31. In the end, we express our anguish at the fact that so
much of judicial time has been taken in a fight between
an Insurance Company of the Government and a Public
Sector Corporation which ought to have been settled
between the parties. Learned senior counsel for the
appellant argued the case at length on pleas which were
never raised in the written statement for which
evidence was not led, issues were not framed and
submissions were not advanced before the learned
Single Judge. A completely different colour is sought to
be given in the appeal to the defence of the appellant
which was principally one of non payment of premium
demanded by the insurer which plea itself was false.

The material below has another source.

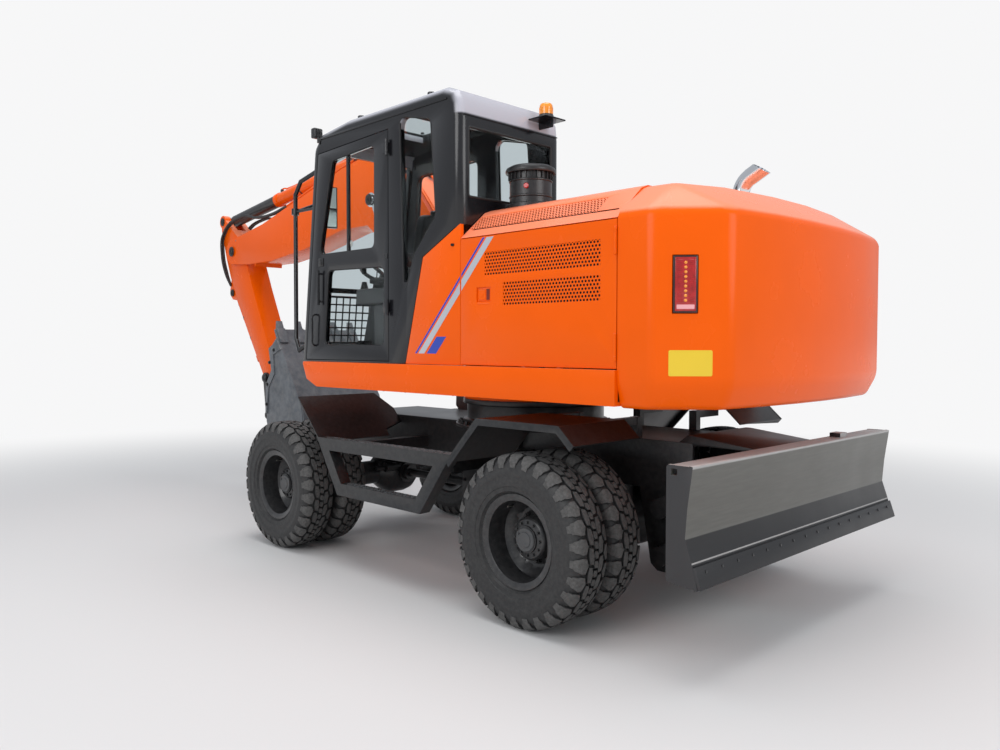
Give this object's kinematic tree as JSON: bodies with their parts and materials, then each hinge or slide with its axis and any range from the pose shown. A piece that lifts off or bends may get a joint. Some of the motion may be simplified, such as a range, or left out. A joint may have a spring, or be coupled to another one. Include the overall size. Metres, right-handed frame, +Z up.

The issue of declarations not being submitted was never
raised in the written statement. The original plea is
totally false. A witness not familiar with the policy and
the facts entered the witness box and there was no
other witness.
32. We had put the parties to notice that the party which
fails in this appeal must pay actual costs to the other
party. The parties have filed their bill of costs. The
appellant claims to have spent Rs.9,00,384/- on the
litigation while the respondent claims to have spent
Rs.2,54,800/- on the litigation. The respondent must
thus get the actual costs.
33. We may note that the decretal amount was directed to
be deposited in the Court in terms of the Order dated
17.06.1996. The appeal was admitted on 18.09.1996
and in terms of the Order dated 19.02.1997, the
decretal amount was permitted to be withdrawn by the
respondent on furnishing a bank guarantee to the
satisfaction of the Registrar of this Court. The
respondent furnished the bank guarantee and the
Registrar of the Court was pleased to accept the same
with the result that the respondent withdrew the
amount. The amount thus lying in the Court in the
interregnum period in the FDR along with interest
accrued thereon was released to the respondent.
34. In view of the fact that we find no merit in the appeal,
the same is dismissed with costs quantified at
Rs.2,54,800/-. The bank guarantee furnished by the
respondent stands discharged and the same be
returned to the respondent.
SANJAY KISHAN KAUL, J.
May 21, 2009 SUDERSHAN KUMAR MISRA, J.